[DO NOT PUBLISH]
IN THE UNITED STATES COURT OF APPEALS
FOR THE ELEVENTH CIRCUIT
________________________
No. 09-15371 FILED
Non-Argument Calendar U.S. COURT OF APPEALS
ELEVENTH CIRCUIT
________________________ SEPTEMBER 29, 2010
JOHN LEY
D. C. Docket No. 09-00053-CV-KD-N CLERK
BERNICE MUHAMMAD,
Plaintiff-Appellant,
versus
HSBC BANK USA, N.A.,
as trustee for Merrill Lynch Mortgage
Investors, Inc. Mortgage Loan Asset - Backed
Certificates, Series 2002 - HEI,
Defendant-Appellee.
________________________
Appeal from the United States District Court
for the Southern District of Alabama
_________________________
(September 29, 2010)
Before TJOFLAT, EDMONDSON and COX, Circuit Judges.
PER CURIAM:
Bernice Muhammad appeals the district court’s dismissal of her pro se action
under the Fair Debt Collection Practices Act (“the Act”), 15 U.S.C. §§ 1692(e), (f) and
(g). In January 2009, Muhammad filed a complaint and a motion for a temporary
restraining order, alleging that HSBC, as Trustee for Merrill Lynch Mortgage
Investors (“HSBC”), violated the Act as it related to the anticipated foreclosure of a
mortgage on her home. The complaint, exhibits, and court records show that
Muhammad has been challenging foreclosure in multiple proceedings since 2002,
during which time she has on two occasions been in bankruptcy proceedings.

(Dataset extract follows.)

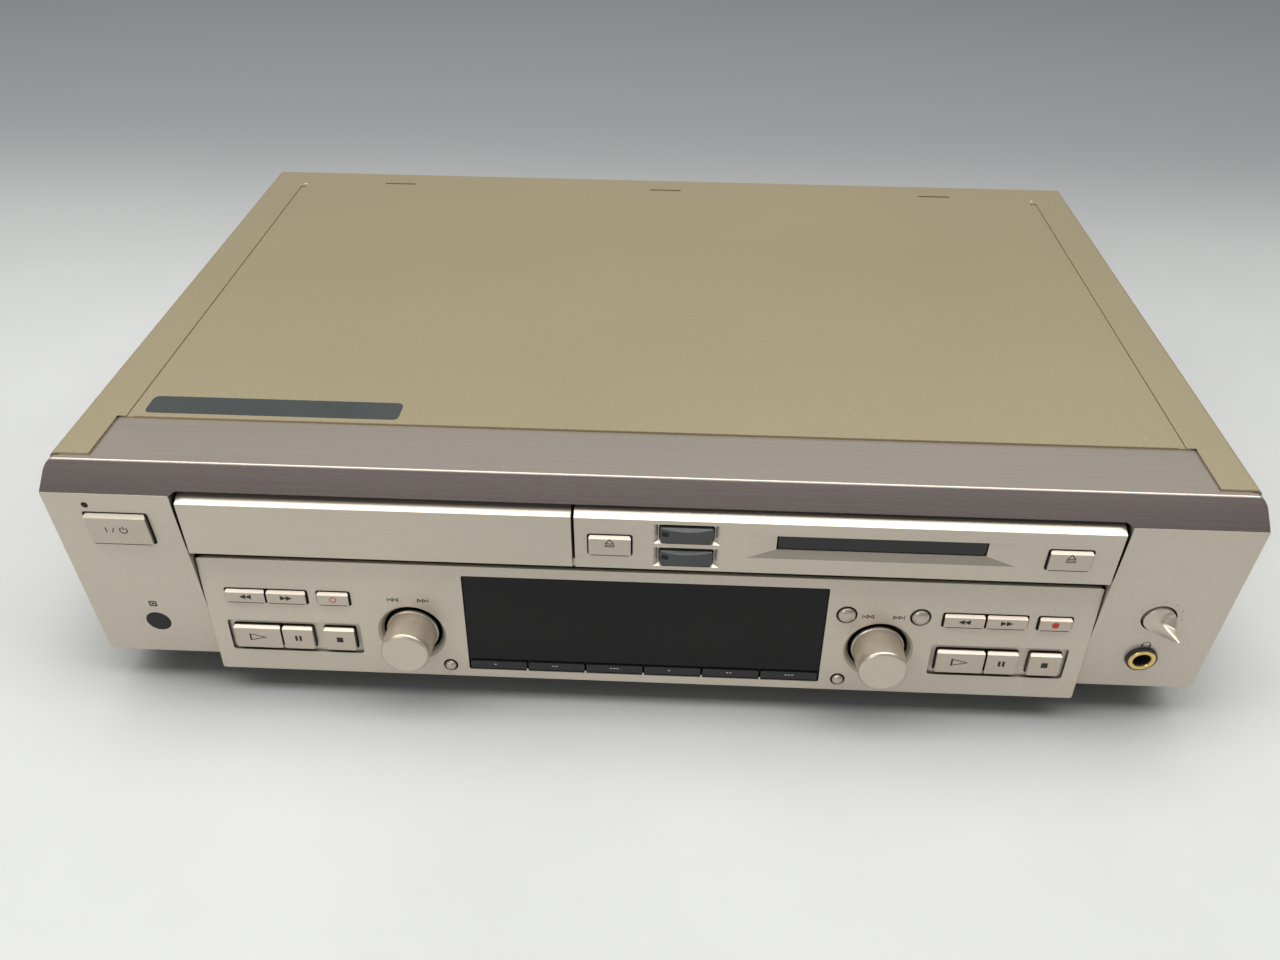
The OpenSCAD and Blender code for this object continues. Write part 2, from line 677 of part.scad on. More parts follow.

According to the complaint, after her second bankruptcy, HSBC accelerated her
loan and notified her in writing that she owed $140,099.58. Muhammad alleged that
she requested written verification of the debt, pursuant to the Act, but instead of
furnishing such verification, HSBC began foreclosure proceedings. She asked the
district court to issue an order enjoining the foreclosure and requiring HSBC to
provide her information regarding her debt. In response, HSBC served Muhammad
with documents that showed it had previously provided her written verification of the
debt as requested. Muhammad did not challenge this response. HBSC also filed a
Fed. R. Civ. P. 12(b)(6) motion to dismiss for failure to state a claim.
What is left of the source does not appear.